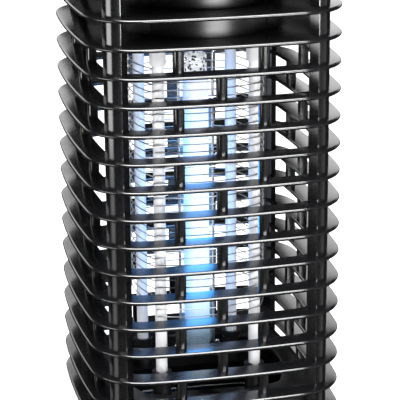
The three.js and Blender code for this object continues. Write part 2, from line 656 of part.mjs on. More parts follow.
const finish = (color, roughness, metalness = 0, more = {}) =>
  new THREE.MeshStandardMaterial({ color, roughness, metalness, ...more });
const glossBlack = finish(0x0b0b0c, 0.18);
const satinBlack = finish(0x191a1c, 0.4);
const whitePlastic = finish(0xf1f1ee, 0.4);
const steel = finish(0xc9ccd0, 0.25, 1);
const glowingGlass = finish(0xbfe4ff, 0.1, 0, { emissive: 0x4d9dff, emissiveIntensity: 0.8 });

const zapper = new THREE.Group();
const place = (name, geometry, material) => {
  const mesh = new THREE.Mesh(geometry, material);
  mesh.name = name;
  zapper.add(mesh);
};
const placeEach = (name, spots, make, material) =>
  spots.forEach((spot, i) => place(`${name}_${i + 1}`, make(spot), material));

const rightHalf = cageHalf();
place('cage_half_right', rightHalf, glossBlack);
place('cage_half_left', rightHalf.clone().rotateZ(Math.PI), glossBlack);
place('top_cover', topCover(), glossBlack);
place('hanging_loop', hangingLoop(), steel);
place('cord_gland', cordGland(), satinBlack);

place('chamber_case', chamberCase(), glossBlack);
place('circuit_board', circuitBoard(), finish(0x1f5a35, 0.5));
place('transformer', transformer(), finish(0x3a3430, 0.5));
placeEach('film_capacitor', FILM_CAPACITORS_AT, filmCapacitor, finish(0xb02a24, 0.4));
place('filter_capacitor', filterCapacitor(), finish(0x20263a, 0.35));
place('terminal_block', terminalBlock(), finish(0x2f6f4a, 0.45));
placeEach('board_screw', boardSpots, (spot) => screw(onBoardZ, 1, spot), steel);

place('lamp_socket', lampSocket(), satinBlack);
place('lamp_cap', lampCap(), finish(0xb9bbb8, 0.3, 1));
place('lamp_contact', lampContact(), finish(0xb08d4a, 0.35, 1));
place('lamp_glass', lampGlass(), glowingGlass);
place('lamp_stem', lampStem(), finish(0xcfd6da, 0.15));
place('lamp_guard_left', lampGuard(-1), steel);
place('lamp_guard_right', lampGuard(1), steel);

placeEach('grid_rod', rodSpots, rod, whitePlastic);
placeEach('rod_sleeve', rodSpots, sleeve, whitePlastic);
placeEach('rod_clip', rodSpots, rodClip, satinBlack);
place('grid_wire_a', winding(wireTopZ), steel);
place('grid_wire_b', winding(wireTopZ - WIRE_SPACING), steel);

place('lower_deck', lowerDeck(), satinBlack);
place('catch_tray', catchTray(), glossBlack);
placeEach('rubber_foot', corners, foot, finish(0x141414, 0.8));
placeEach('cover_screw', screwSpots, (spot) => screw(coverSeatZ + GAP, 1, spot), steel);
placeEach('deck_screw', screwSpots, (spot) => screw(deckSeatZ - GAP, -1, spot), steel);

export default zapper;
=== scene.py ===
import math

import bmesh
import bpy
from mathutils import Matrix, Vector


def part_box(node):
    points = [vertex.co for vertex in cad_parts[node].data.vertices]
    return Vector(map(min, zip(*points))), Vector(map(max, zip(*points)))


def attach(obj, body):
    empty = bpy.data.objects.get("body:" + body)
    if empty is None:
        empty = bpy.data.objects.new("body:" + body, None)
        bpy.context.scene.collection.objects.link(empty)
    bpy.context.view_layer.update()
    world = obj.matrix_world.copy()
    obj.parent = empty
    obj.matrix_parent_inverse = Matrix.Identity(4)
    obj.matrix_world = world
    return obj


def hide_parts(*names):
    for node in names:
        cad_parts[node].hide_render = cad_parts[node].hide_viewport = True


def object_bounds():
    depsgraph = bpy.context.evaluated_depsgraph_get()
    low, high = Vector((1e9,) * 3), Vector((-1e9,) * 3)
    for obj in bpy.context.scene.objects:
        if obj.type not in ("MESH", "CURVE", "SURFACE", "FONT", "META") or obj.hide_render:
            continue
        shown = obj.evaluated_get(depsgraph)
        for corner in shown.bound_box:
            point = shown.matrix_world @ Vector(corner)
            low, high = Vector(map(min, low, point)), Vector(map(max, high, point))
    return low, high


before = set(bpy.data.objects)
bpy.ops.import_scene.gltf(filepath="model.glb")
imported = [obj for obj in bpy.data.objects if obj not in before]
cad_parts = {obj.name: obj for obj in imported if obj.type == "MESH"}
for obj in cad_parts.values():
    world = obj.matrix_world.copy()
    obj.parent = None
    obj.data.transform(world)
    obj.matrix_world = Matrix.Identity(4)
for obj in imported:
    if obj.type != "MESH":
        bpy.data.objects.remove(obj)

cad_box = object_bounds()
MM = 0.001


# ---- camera and studio ----
# A long lens from the front left and a little above, a pale floor, and soft light from large panels.
# The air round the object is white to the eye, and nearly black where gloss mirrors it.

low, high = (Vector(corner) for corner in cad_box)
view_turn = math.radians(-13.04)
view_drop = math.radians(16.79)
view_tilt = 0.0075
view_place = (-0.2070, -0.9024, 0.4148)
camera_data = bpy.data.cameras.new("camera")
camera_data.sensor_width = 36
camera_data.lens = 167.06
camera_data.clip_end = 30
camera = bpy.data.objects.new("camera", camera_data)
bpy.context.scene.collection.objects.link(camera)
camera.matrix_world = (
    Matrix.Translation(view_place)
    @ Matrix.Rotation(view_turn, 4, "Z")
    @ Matrix.Rotation(math.pi / 2 - view_drop, 4, "X")
    @ Matrix.Rotation(-view_tilt, 4, "Z")
)
bpy.context.scene.camera = camera
bpy.context.scene.view_settings.view_transform = "Standard"


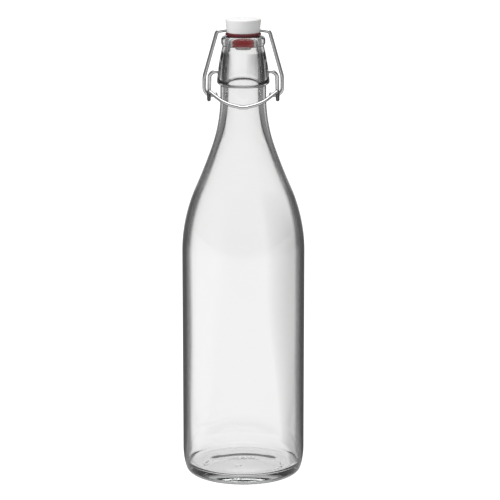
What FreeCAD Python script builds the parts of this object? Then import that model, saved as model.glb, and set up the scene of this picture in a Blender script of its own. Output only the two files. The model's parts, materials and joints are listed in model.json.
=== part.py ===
import FreeCAD, Part
import math
import os
from FreeCAD import Vector

# One-litre swing-top bottle, closed. Millimetres, +Z up, origin at the centre of the base.
# The handle of the lever is in front, on the -Y side. The pivots run along X.

# Glass body
body_radius = 42.5
body_wall = 2.8
neck_radius = 15.8
neck_bore_radius = 10.9
mouth_radius = 9.8
shoulder_start = 158.3
rim_height = 308.5

# Base
bearing_inner_radius = 31.4
heel_start_radius = 35.3
heel_radius = 5.5
heel_flank_angle = 16.0
push_up = 3.0
push_up_fillet = 60.0
floor_height = 7.2
floor_dome = 1.2
inner_heel_radius = 3.8

# Shoulder, as tangent arcs: radius, and the angle from upright that the arc ends at
shoulder_convex = (113.2, 24.0)
shoulder_flank = (368.0, 19.4)
inner_shoulder_start = 157.3
inner_convex = (114.5, 24.8)
inner_flank = (337.8, 18.4)

# Narrowing of the bore below the mouth
narrowing_start = 296.0
narrowing_angle = 15.0
narrowing_bend = 6.0

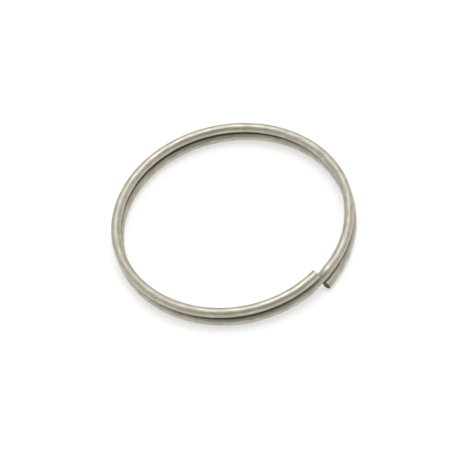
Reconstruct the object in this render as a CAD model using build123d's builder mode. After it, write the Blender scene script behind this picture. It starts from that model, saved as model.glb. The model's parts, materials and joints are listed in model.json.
○ ○ ○ ○
Starting at the first line of the records above, please copy each line exactly until you reach the line containing "place('cord_gland', cordGland(), satinBlack);". Include that line and stop there.

▶ _FINAL RESULT_:
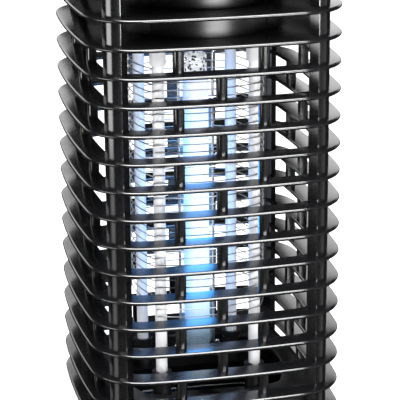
The three.js and Blender code for this object continues. Write part 2, from line 656 of part.mjs on. More parts follow.
const finish = (color, roughness, metalness = 0, more = {}) =>
  new THREE.MeshStandardMaterial({ color, roughness, metalness, ...more });
const glossBlack = finish(0x0b0b0c, 0.18);
const satinBlack = finish(0x191a1c, 0.4);
const whitePlastic = finish(0xf1f1ee, 0.4);
const steel = finish(0xc9ccd0, 0.25, 1);
const glowingGlass = finish(0xbfe4ff, 0.1, 0, { emissive: 0x4d9dff, emissiveIntensity: 0.8 });

const zapper = new THREE.Group();
const place = (name, geometry, material) => {
  const mesh = new THREE.Mesh(geometry, material);
  mesh.name = name;
  zapper.add(mesh);
};
const placeEach = (name, spots, make, material) =>
  spots.forEach((spot, i) => place(`${name}_${i + 1}`, make(spot), material));

const rightHalf = cageHalf();
place('cage_half_right', rightHalf, glossBlack);
place('cage_half_left', rightHalf.clone().rotateZ(Math.PI), glossBlack);
place('top_cover', topCover(), glossBlack);
place('hanging_loop', hangingLoop(), steel);
place('cord_gland', cordGland(), satinBlack);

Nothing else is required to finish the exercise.